The Partner who invests usually sits on the board of the startup, but beyond that the role that VCs play and how actively they play it may vary from fund to fund, with platform VCs being at the most active end of the spectrum. While Simon can see the advantage in this approach, Creandum has a more hands-off style.

“We have people like a Head of Talent, and people in marketing. However, we do not believe that investors can build better products or run companies better than the entrepreneurs – if this is the case then they’re investing in the wrong folks. We believe that the best Head of Design that I can get in front of Bence doesn’t want to work for an investor, but for a product company.”

 

From Founder to Manager

The transition taking place with Series A also comes with a set of challenges at the level of the founder. With the transition from founder to CEO, and founder to manager, the founder by definition has less control, and starts working on a different set of problems. The main thing on Bence’s mind is growing as a leader.

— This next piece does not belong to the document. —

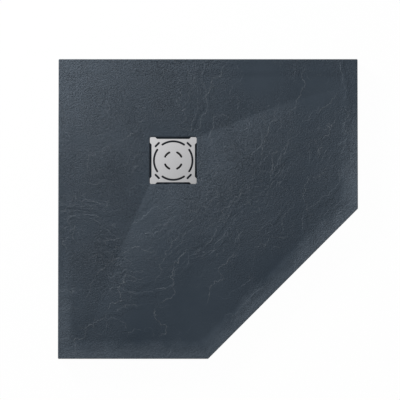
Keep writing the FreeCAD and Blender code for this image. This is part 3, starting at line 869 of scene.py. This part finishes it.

“I have to actively think about how I can become a better leader over the long term, and what type of leader I want to become.”

And the game changes when you transition from 15 people working in a room together to 140 people, prompting bittersweet emotions similar to seeing your kid grow up.

“It was very much like a family back then, now it’s changed. It’s almost as if you see a kid a year later, and they’ve grown a lot, but for the kid or their parents it’s been totally natural. It’s very similar to founders – we don’t realize how much we’ve grown until it’s already happened, since we’re in it on a daily basis.”

Bence’s focus on developing as a leader is music to Simon’s ears. The transition from founder to CEO, founder to manager, is a very challenging one. There are many examples of people who struggle with that. If you actively work with that question, there’s a significantly higher chance for success.”